Though I generally argue for clarity (easy to read), this elongated sentence does paint quite the picture. I can see everything, as you said IJ. The words seem like brush strokes in a Monet.

That said, I'd still run my red pencil across "it would seem," and I hope the deserted vastness of half a continent (nice!) plays a role in the story.

Good imagery, but I had to work just a tad to hard to follow along.

I typically don't go any longer or more ornate than this (from my WIP set inside the mansion of a wealthy hoarder): 

In the great hall we passed a great pyramid of rolled up rugs, a white sea of draped furniture, an island chain of grand and baby grand pianos—seven in total, I think—and a regiment of grandfather clocks about forty members strong and ticking out of synchrony. It was materialism run amok. It was the garbled language of the mad. It was virtually a walk inside an unhinged mind.

:)  Now you know, Eric, you could have squeezed the loose sentences in also.

It's beautifully written, but I had to work to read it, which would take me out of the story, since this sentence forces me to remember I'm reading.

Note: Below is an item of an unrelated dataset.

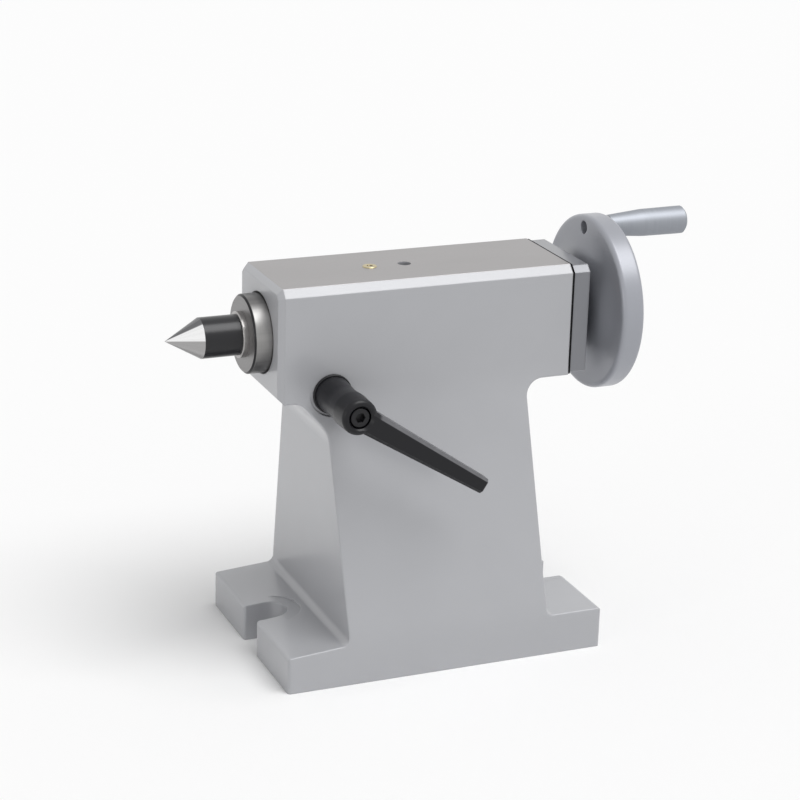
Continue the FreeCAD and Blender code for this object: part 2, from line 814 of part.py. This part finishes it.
def arm_section(distance, front, width, thickness, bevel):
    # The arm's cross-section at a distance from the lever's axis, flat on its back and bevelled in front.
    turn = math.radians(lever_angle)
    along = Vector(math.cos(turn), 0, math.sin(turn))
    across = Vector(-math.sin(turn), 0, math.cos(turn))
    centre = Vector(clamp_x, 0, clamp_z) + along * distance
    half = width / 2
    edge = thickness - bevel
    outline = [(-half, 0.0), (-half, edge), (bevel - half, thickness), (half - bevel, thickness),
               (half, edge), (half, 0.0)]
    points = [centre + across * a + Vector(0, thickness - front - b, 0) for a, b in outline]
    return Part.makePolygon(points + [points[0]])


def make_lever_arm():
    root = lever_hub_root_diameter / 2
    waist = lever_hub_waist_diameter / 2
    end = lever_hub_end_diameter / 2
    hub = turned_y([
        (lever_root, 0), (lever_root, root, small_round),
        (lever_root + lever_hub_waist_distance, waist, lever_hub_waist_round),
        (lever_end - lever_hub_end_width, end, lever_hub_end_round),
        (lever_end, end - fine_round, lever_hub_lip_round), (lever_end, 0)],
        clamp_x, clamp_z)
    sections = [
        arm_section(arm_bevel, lever_end + screw_hole_room, arm_root_width, arm_root_thickness, arm_bevel),
        arm_section(lever_reach, lever_end + lever_rise, arm_tip_width, arm_tip_thickness, arm_tip_bevel)]
    arm = Part.makeLoft(sections, True, True)
    turn = math.radians(lever_angle)
    tip = Vector(clamp_x + lever_reach * math.cos(turn), 0, clamp_z + lever_reach * math.sin(turn))
    tip_edges = [edge for edge in arm.Edges
                 if all(abs((v.Point - tip).dot(Vector(math.cos(turn), 0, math.sin(turn)))) < 1e-3
                        for v in edge.Vertexes)]
    arm = arm.makeFillet(arm_tip_round, tip_edges)
    lever = hub.fuse(arm)
    plain = spline_outer_diameter / 2 + lever_hub_room
    lever = lever.cut(rod_y(plain, -barrel_end + spline_length, -lever_root + overrun, clamp_x, clamp_z))
    lever = lever.cut(rod_y(plain, -web_front, -barrel_end - web_gap / 2, clamp_x, clamp_z))
    lever = lever.cut(spline_prism(running_fit, barrel_end - spline_length - overrun, barrel_end + overrun))
    hole = lever_screw_diameter / 2 + screw_hole_room
    lever = lever.cut(rod_y(hole, -lever_end, -web_front + overrun, clamp_x, clamp_z))
    bore = lever_screw_head_diameter / 2 + lever_screw_bore_room
    lever = lever.cut(rod_y(bore, -lever_end - overrun, -web_rear, clamp_x, clamp_z))
    depth = lever_screw_bore_chamfer + overrun
    start = Vector(clamp_x, lever_screw_bore_chamfer - lever_end, clamp_z)
    return lever.cut(Part.makeCone(bore, bore + depth, depth, start, Vector(0, -1, 0)))


def make_lever_screw():
    shank = lever_screw_diameter / 2
    head = lever_screw_head_diameter / 2
    start = stud_outer_end + lever_screw_end_gap
    screw = turned_y([(start, 0), (start, shank - small_round), (start + small_round, shank),
                      (lever_screw_seat, shank), (lever_screw_seat, head),
                      (lever_screw_top, head, small_round), (lever_screw_top, 0)], clamp_x, clamp_z)
    return screw.cut(hexagon(lever_screw_socket, Vector(clamp_x, -lever_screw_top, clamp_z),
                             Vector(0, 1, 0), lever_screw_head_height / 2))


def make_lever_spring():
    radius = lever_screw_head_diameter / 2 - lever_spring_wire / 2
    start = Vector(clamp_x, -web_rear - running_fit, clamp_z)
    length = lever_screw_seat - web_rear - 2 * running_fit
    return coil(radius, lever_spring_wire, lever_spring_turns, start, Vector(0, -1, 0), length)


def make_guide_screw():
    top = head_top - guide_screw_recess
    thread_bottom = centre_height + quill_radius + guide_thread_gap
    bottom = centre_height + quill_radius - keyway_depth + guide_dog_gap
    thread = guide_screw_diameter / 2 - seat_fit
    dog = guide_dog_diameter / 2
    screw = turned_z([(bottom, 0), (bottom, dog), (thread_bottom, dog), (thread_bottom, thread),
                      (top, thread), (top, 0)], guide_x)
    return screw.cut(hexagon(guide_socket, Vector(guide_x, 0, top), Vector(0, 0, -1), guide_socket_depth))


def oiler_ball_height():
    # The ball's centre, with the ball held just under the oiler's lip.
    drop = math.sqrt((oiler_ball_diameter / 2) ** 2 - (oiler_mouth_diameter / 2) ** 2)
    return head_top + oiler_stand_out - oiler_lip - drop - running_fit


def make_oiler_body():
    top = head_top + oiler_stand_out
    bottom = top - oiler_length
    outer = oiler_diameter / 2
    chamber = oiler_chamber_diameter / 2
    mouth = oiler_mouth_diameter / 2
    way = oil_way_diameter / 2
    return turned_z([
        (bottom, way), (bottom, outer - seat_fit), (head_top, outer - seat_fit),
        (head_top, outer + oiler_rim), (top, outer - seat_fit, oiler_rim / 2), (top, mouth),
        (top - oiler_lip, mouth), (top - oiler_lip, chamber),
        (bottom + oiler_floor, chamber), (bottom + oiler_floor, way)], oiler_x)


def make_oiler_ball():
    return Part.makeSphere(oiler_ball_diameter / 2, Vector(oiler_x, 0, oiler_ball_height()))


def make_oiler_spring():
    bottom = head_top + oiler_stand_out - oiler_length + oiler_floor + running_fit
    top = oiler_ball_height() - oiler_ball_diameter / 2 - running_fit
    radius = oiler_chamber_diameter / 2 - oiler_spring_wire
    return coil(radius, oiler_spring_wire, oiler_spring_turns, Vector(oiler_x, 0, bottom),
                Vector(0, 0, 1), top - bottom)


nodes = {
    "body_casting": make_body_casting(),
    "quill": make_quill(),
    "quill_nut": make_quill_nut(),
    "nut_lock_screw": make_nut_lock_screw(),
    "dead_centre": make_dead_centre(),
    "quill_wiper": make_quill_wiper(),
    "feed_screw": make_feed_screw(),
    "bearing_race_front": make_race(bearing_front),
    "bearing_race_rear": make_race(bearing_rear - race_thickness),
    "bearing_balls": make_bearing_balls(),
    "bearing_cage": make_bearing_cage(),
    "cover_gasket": make_cover_gasket(),
    "rear_cover": make_rear_cover(),
    "cover_bush": make_cover_bush(),
    "cover_screws": make_cover_screws(),
    "thrust_washer": make_thrust_washer(),
    "handwheel": make_handwheel(),
    "handwheel_key": make_handwheel_key(),
    "handwheel_washer": make_handwheel_washer(),
    "handwheel_nut": make_handwheel_nut(),
    "handle_spindle": make_handle_spindle(),
    "handle_grip": make_handle_grip(),
    "near_cotter": make_near_cotter(),
    "far_cotter": make_far_cotter(),
    "clamp_stud": make_clamp_stud(),
    "lever_insert": make_lever_insert(),
    "lever_arm": make_lever_arm(),
    "lever_screw": make_lever_screw(),
    "lever_spring": make_lever_spring(),
    "guide_screw": make_guide_screw(),
    "oiler_body": make_oiler_body(),
    "oiler_ball": make_oiler_ball(),
    "oiler_spring": make_oiler_spring(),
}

os.makedirs("parts", exist_ok=True)
for name, shape in nodes.items():
    shape.exportStep("parts/" + name + ".step")
    print(name, len(shape.Solids), "solid", shape.isValid(), round(shape.Volume, 1))
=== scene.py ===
import bpy
import bmesh
import json
import math
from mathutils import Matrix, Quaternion, Vector

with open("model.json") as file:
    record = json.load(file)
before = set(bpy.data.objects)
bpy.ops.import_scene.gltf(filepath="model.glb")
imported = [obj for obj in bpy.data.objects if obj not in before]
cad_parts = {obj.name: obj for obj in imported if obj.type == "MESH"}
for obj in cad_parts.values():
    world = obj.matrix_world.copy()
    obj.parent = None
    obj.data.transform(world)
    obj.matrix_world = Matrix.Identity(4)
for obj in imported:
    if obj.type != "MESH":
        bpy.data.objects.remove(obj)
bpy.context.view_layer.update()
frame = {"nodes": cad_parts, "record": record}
print("frame loaded,", len(frame["nodes"]), "nodes")

mm = 0.001
quillAxis = (0, 0, 0.15)


class Signal:
    # wraps a socket, so that sums on values add their Math nodes
    def __init__(self, pad, socket):
        self.pad = pad
        self.socket = socket

    def math(self, operation, *values):
        inputs = {index: value for index, value in enumerate((self,) + values)}
        return self.pad.node("ShaderNodeMath", {"operation": operation}, inputs)

    def __add__(self, other):
        return self.math("ADD", other)

    def __radd__(self, other):
        return self.math("ADD", other)

    def __sub__(self, other):
        return self.math("SUBTRACT", other)

    def __rsub__(self, other):
        return self.pad.node("ShaderNodeMath", {"operation": "SUBTRACT"}, {0: other, 1: self})

    def __mul__(self, other):
        return self.math("MULTIPLY", other)

    def __rmul__(self, other):
        return self.math("MULTIPLY", other)

    def __pow__(self, other):
        return self.math("POWER", other)

    def step(self, low, high):
        # smooth rise from 0 at low to 1 at high, either way round
        return self.pad.node("ShaderNodeMapRange", {"interpolation_type": "SMOOTHSTEP"},
                             {"Value": self, "From Min": low, "From Max": high})


class FinishPad:
    # one material and its nodes
    def __init__(self, name):
        self.material = bpy.data.materials.new(name)
        self.material.use_nodes = True
        self.tree = self.material.node_tree
        self.tree.nodes.clear()
        self.place = self.node("ShaderNodeTexCoord", out="Object")

    def node(self, kind, settings=None, inputs=None, out=0):
        made = self.tree.nodes.new(kind)
        for name, value in (settings or {}).items():
            setattr(made, name, value)
        for name, value in (inputs or {}).items():
            if isinstance(value, Signal):
                self.tree.links.new(value.socket, made.inputs[name])
            else:
                made.inputs[name].default_value = value
        return Signal(self, made.outputs[out])

    def axis(self, name):
        return self.node("ShaderNodeSeparateXYZ", inputs={0: self.place}, out=name.upper())

    def noise(self, size, detail=2.0, rough=0.5, stretch=None):
        # size is the width of one blotch in millimetres
        where = self.place
        if stretch:
            where = self.node("ShaderNodeMapping", {"vector_type": "POINT"},
                              {"Vector": where, "Scale": stretch})
        return self.node("ShaderNodeTexNoise", {"noise_dimensions": "3D"},
                         {"Vector": where, "Scale": 1 / (size * mm), "Detail": detail, "Roughness": rough})

    def blend(self, share, first, second):
        # a colour between two colours
        return self.node("ShaderNodeMix", {"data_type": "RGBA"}, {0: share, 6: first, 7: second}, out=2)

    def shade(self, color, amount):
        # a colour multiplied by a value near 1
        grey = self.node("ShaderNodeCombineColor", inputs={0: amount, 1: amount, 2: amount})
        return self.node("ShaderNodeMix", {"data_type": "RGBA", "blend_type": "MULTIPLY"},
                         {0: 1.0, 6: color, 7: grey}, out=2)

    def blendVectors(self, share, first, second):
        return self.node("ShaderNodeMix", {"data_type": "VECTOR"}, {0: share, 4: first, 5: second}, out=1)

    def polar(self, axis, centre):
        # the distance from an axis, and the place along it
        away = self.node("ShaderNodeVectorMath", {"operation": "SUBTRACT"}, {0: self.place, 1: centre})
        parts = {letter: self.node("ShaderNodeSeparateXYZ", inputs={0: away}, out=letter.upper())
                 for letter in "xyz"}
        across = [parts[letter] for letter in "xyz" if letter != axis]
        return (across[0] * across[0] + across[1] * across[1]) ** 0.5, parts[axis]

    def rings(self, radius, along, size):
        # turning marks, size is the width of one mark in millimetres
        spot = self.node("ShaderNodeCombineXYZ", inputs={0: along, 1: radius})
        return self.node("ShaderNodeTexNoise", {"noise_dimensions": "3D"},
                         {"Vector": spot, "Scale": 1 / (size * mm), "Detail": 3.0, "Roughness": 0.6})

    def around(self, axis, centre, size):
        # soft streaks that run along an axis and change only around it
        return self.node("ShaderNodeTexNoise", {"noise_dimensions": "3D"},
                         {"Vector": self.spoke(axis, centre), "Scale": size,
                          "Detail": 5.0, "Roughness": 0.65})

    def spoke(self, axis, centre):
        # the direction away from an axis, one unit long
        away = self.node("ShaderNodeVectorMath", {"operation": "SUBTRACT"}, {0: self.place, 1: centre})
        flat = self.node("ShaderNodeVectorMath", {"operation": "MULTIPLY"},
                         {0: away, 1: tuple(0.0 if letter == axis else 1.0 for letter in "xyz")})
        return self.node("ShaderNodeVectorMath", {"operation": "NORMALIZE"}, {0: flat})

    def band(self, spoke, start, end, startSoft, endSoft):
        # 1 between two angles about the X axis and opposite to them, 0 elsewhere
        # the angles are in degrees, counted up from -Y
        def beyond(angle, soft):
            turn = math.radians(angle)
            past = self.node("ShaderNodeVectorMath", {"operation": "DOT_PRODUCT"},
                             {0: spoke, 1: (0.0, math.sin(turn), math.cos(turn))}, out="Value")
            return past.step(-soft, soft)
        above, below = beyond(start, startSoft), 1 - beyond(end, endSoft)
        return above * below + (1 - above) * (1 - below)

    def bump(self, height, depth, normal=None):
        # depth is in millimetres
        inputs = {"Height": height, "Strength": 1.0, "Distance": depth * mm}
        if normal:
            inputs["Normal"] = normal
        return self.node("ShaderNodeBump", inputs=inputs)

    def softEdge(self, radius):
        # rounds a sharp edge in the shading only
        return self.node("ShaderNodeBevel", {"samples": 6}, {"Radius": radius * mm})

    def finish(self, **sockets):
        inputs = {name.replace("_", " "): value for name, value in sockets.items()}
        surface = self.node("ShaderNodeBsdfPrincipled", inputs=inputs)
        output = self.tree.nodes.new("ShaderNodeOutputMaterial")
        self.tree.links.new(surface.socket, output.inputs["Surface"])
        return self.material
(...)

The same thing could have been accomplished in two or three sentences, giving the eye a chance to catch up. 

Try breaking it up.  It doesn't work.  The rhythm is gone.  It becomes staccato instead of long and vast like the scene and the concept

You're right; it doesn't. (Damn it.) I still think reading a whole book of sentences like that would become tiresome, but i have to agree, I don't see how to change that one without diminishing the effect.

Surely the book isn't made of sentences as tortuous as this one because that would diminish the effect here. Surely there are normal length sentences bookending it.

Also, there is only so much metaphor and simile--no matter how excellent--per page before that too becomes tiresome.

I expect you're quite right.  And the same goes for imagery.  I don't know the book, though I'm tempted to read it.

I'm tempted too!

Well, I've driven across Saskatchewan, so I can imagine some pretty deserted vastness. But "blood-streaked splendour like a public execution," is very evocative.

 

 

I looked out the window and watched the sun go down.

Very non-evocative.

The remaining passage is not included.